Darold Henson

Class of 1936
Lincoln Community High School
Lincoln, Illinois

     This photo and the article below were published in the Lincoln Courier, June, 1977, immediately following Darold Henson's  retirement from LCHS.

      In the photo, note the two "lunker" largemouth bass mounted on the wall.  I was with him in the early 1970s when he caught the one just above his head, and I had it mounted for him as he has never been interested in collecting trophies.

     A successful angler has to be both astute strategist (know where and when to fish) and adept tactician (know the right techniques and how to use them).  The mounted fish above his head was taken from a small reservoir of a town in southwestern Illinois. Darold had done his homework in finding a somewhat remote lake with plentiful fish and scant "fishing pressure." 


     Because it was springtime, he knew the water temperature was moderate enough that bass would feed near the surface, so he used a top-water lure.  The "go devil" technique requires a long, 9-foot pole, which is gripped and braced along the inside of the arm.  A lure with a propeller is tied on a heavy line (24-pound test) extending about six feet from the end of the pole.  This lure is dragged back and forth on the water's surface near the shore, where fish like to feed before the hot summer sun forces them into deeper, cooler waters.  The larger bass are very protective of their territory, and this lure churns the water with a loud gurgle that provokes bass into attacking and devouring the intruder.  This method proves very exciting, as hooked fish explode from the water, jumping and thrashing to shake loose, then diving to break the line, and jumping and diving again and again until freed or tired and netted.  Often the larger fish do escape, leaving the fisherman with a most empty, frustrating feeling of loss and defeat; but desire for another try soon arises. 

     Fishing, then, can be but is not necessarily a mindless puttering where the greatest challenge is putting a worm on a hook and the fun is dozing in the shade of a willow tree on Salt Creek; it is a sport that can teach the need for thoughtful, skillful perseverance.

     Darold has only two mounted fish, symbols of countless trophy-sized, fresh-water game fish (mainly bass, walleye, and crappie) caught in his legendary fishing career of approximately 80 years.

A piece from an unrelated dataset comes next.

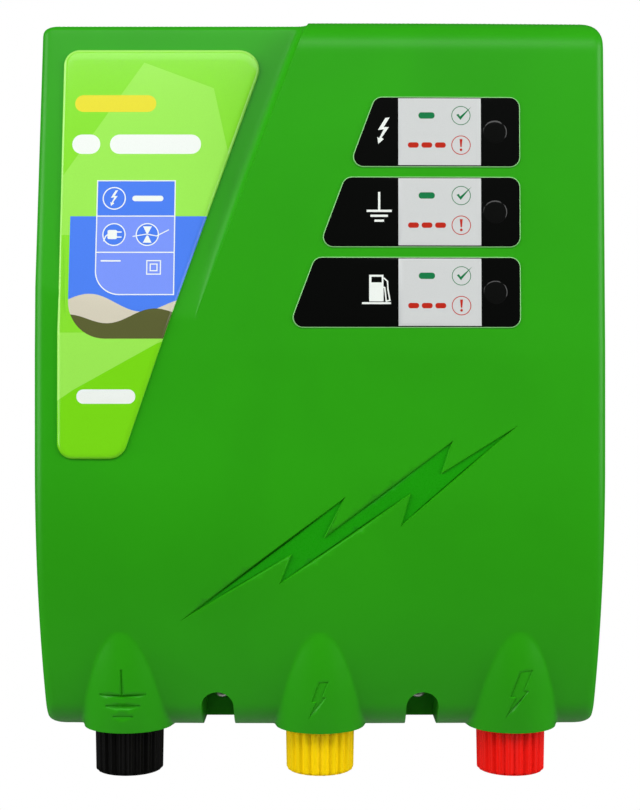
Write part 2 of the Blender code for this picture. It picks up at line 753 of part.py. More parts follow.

      The Courier article mistakenly says Darold fought in WWII without injury.  In fact, just beyond the beaches of France, he took shrapnel in the right leg near the knee.  He recovered and continued in the campaign leading to the Battle of the Bulge.  In the bitter winter of that campaign (1944), his feet were nearly frozen, and he was withdrawn from combat to avoid the threat of amputation.  He received the Purple Heart.  He is also eligible for the coveted Bronze Star, which he has never applied for.  I suspect the misunderstanding between interview subject and interviewer was due to the customary, modest understatements of the interview subject.  He has told me of his willingness to risk his life in war so that I would not have to.  L.H.